Si l'appartenance au milieu est la première donnée de la vie personnelle, l'étude de l'ambiance est organiquement le premier chapitre de la caractérologie. Il n'y a pas, dans un caractère, de signes absolus : les traits de caractère sont des relations à un milieu. Il n'y a pas de caractère de l'homme isolé. L'homme concret, comme le dit un peu lourdement mais justement la phénoménologie allemande, est un "moi-ici-maintenant". On peut élargir la thèse connue de M. Charles Blondel, en pensant que toute folie est la suite d'une rupture avec le milieu : corporel, social ou spirituel. De ce point de vue, excellente est la définition que A. Busemann donne du caractère : "la répercussion de la structure de la personnalité sur relation de la personne avec la structure du milieu" [4].

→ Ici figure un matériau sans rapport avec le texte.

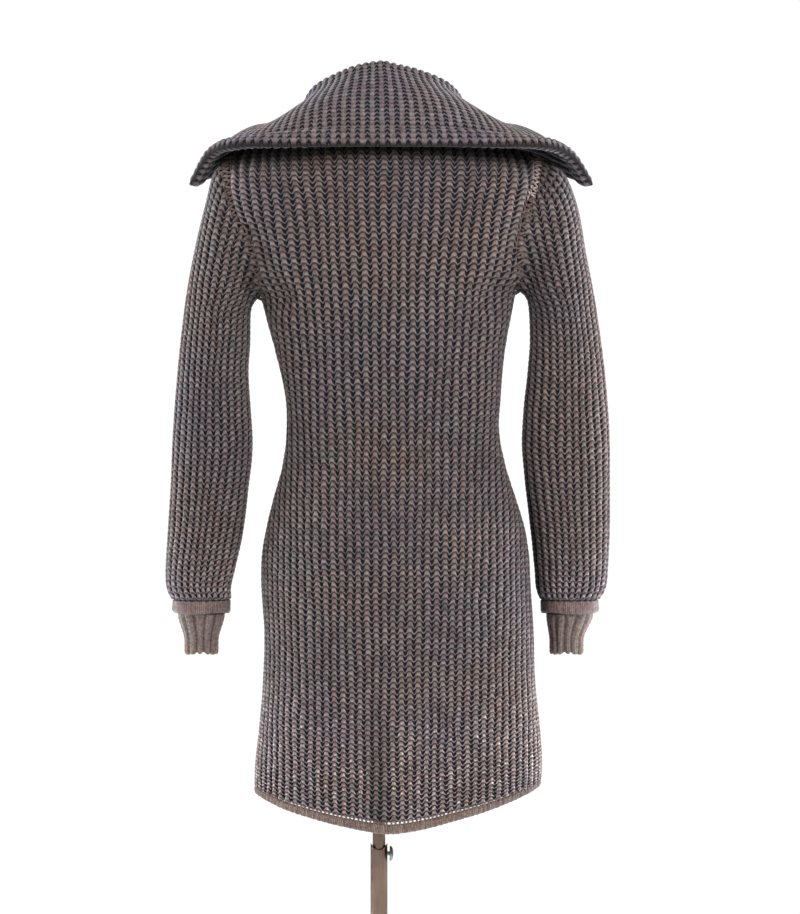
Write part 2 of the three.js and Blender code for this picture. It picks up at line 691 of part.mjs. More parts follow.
function form() {
  const rows = [FORM_BOTTOM_V, ...PANEL_V.filter((v) => v > FORM_BOTTOM_V + 15)];
  const rings = rows.map(formRing);
  rings[0] = rings[0].map(([x, y]) => [x, y, FORM_FLOOR]);
  const count = rings[0].length;
  const triangles = [];
  for (let i = 0; i < rings.length - 1; i++)
    for (let j = 0; j < count; j++) {
      const k = (j + 1) % count;
      triangles.push(...quad(rings[i][j], rings[i][k], rings[i + 1][k], rings[i + 1][j]));
    }
  const bottom = [0, 0, FORM_FLOOR];
  for (let j = 0; j < count; j++)
    triangles.push([rings[0][(j + 1) % count], rings[0][j], bottom]);
  // the neck rises from the inner part of the top ring
  const top = rings[rings.length - 1];
  const isNeck = (j) => {
    const u = backColumns()[j < BODY_U + 1 ? j : 2 * BODY_U + 1 - j];
    return Math.abs(u) < NECK_U;
  };
  const neckBase = top.filter((_, j) => isNeck(j));
  closeShoulders(top, triangles, isNeck);
  const neckRing = (t) =>
    neckBase.map((p) => {
      const angle = Math.atan2(p[1] / FORM_NECK.back, (p[0] - NECK_X) / FORM_NECK.half);
      const depth = p[1] > 0 ? FORM_NECK.back : FORM_NECK.front;
      const z = p[2] + (FORM_NECK.top - p[2]) * t;
      const narrow = 1 - 0.1 * t;
      return [
        NECK_X + FORM_NECK.half * narrow * Math.cos(angle),
        depth * narrow * Math.sin(angle),
        z,
      ];
    });
  const neck = [neckBase, neckRing(0.25), neckRing(0.6), neckRing(1)];
  for (let i = 0; i < neck.length - 1; i++)
    for (let j = 0; j < neckBase.length; j++) {
      const k = (j + 1) % neckBase.length;
      triangles.push(...quad(neck[i][j], neck[i][k], neck[i + 1][k], neck[i + 1][j]));
    }
  const cap = [NECK_X, -2, FORM_NECK.top + FORM_NECK.cap];
  const rim = neck[neck.length - 1];
  rim.forEach((p, j) => triangles.push([p, rim[(j + 1) % rim.length], cap]));
  return cut(closedGeometry(triangles), socket());
}

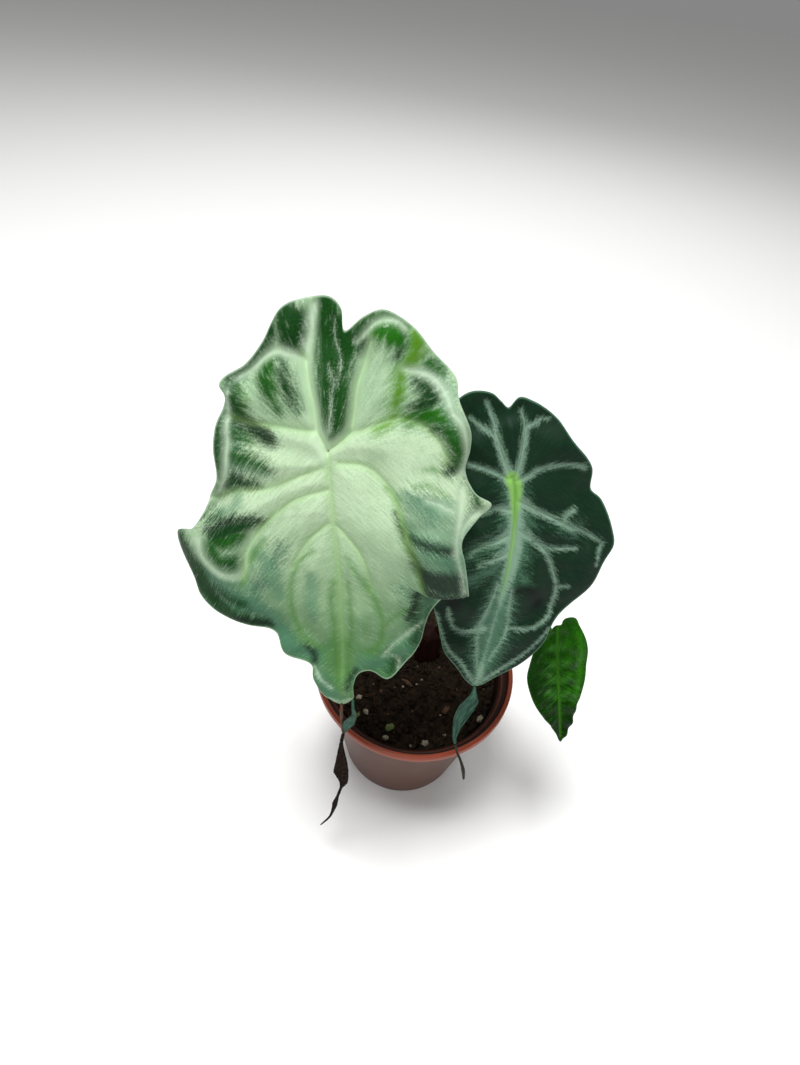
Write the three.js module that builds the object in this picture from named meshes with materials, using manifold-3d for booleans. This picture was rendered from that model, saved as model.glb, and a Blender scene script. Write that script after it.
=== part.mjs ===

[1] Emmanuel MOUNIER, Traité du caractère, Paris, Les Editions du Seuil, 1947, p. 74-80.
[2] CONDILLAC, Traité des sensations, début.
[3] On pourrait distinguer un milieu "objectif" ou causal et un milieu "subjectif" ou conscient. Mais ces notions sont vagues et inutiles. On voit mal ce que serait une cause à incidence psychologique qui ne serait pas vécue, étant entendu que le vécu ne s'identifie pas à la conscience claire.
[4] A. BUSEMANN, Zeitschrift für pädagogische Psychologie und experimentelle Pädagogik, 1931.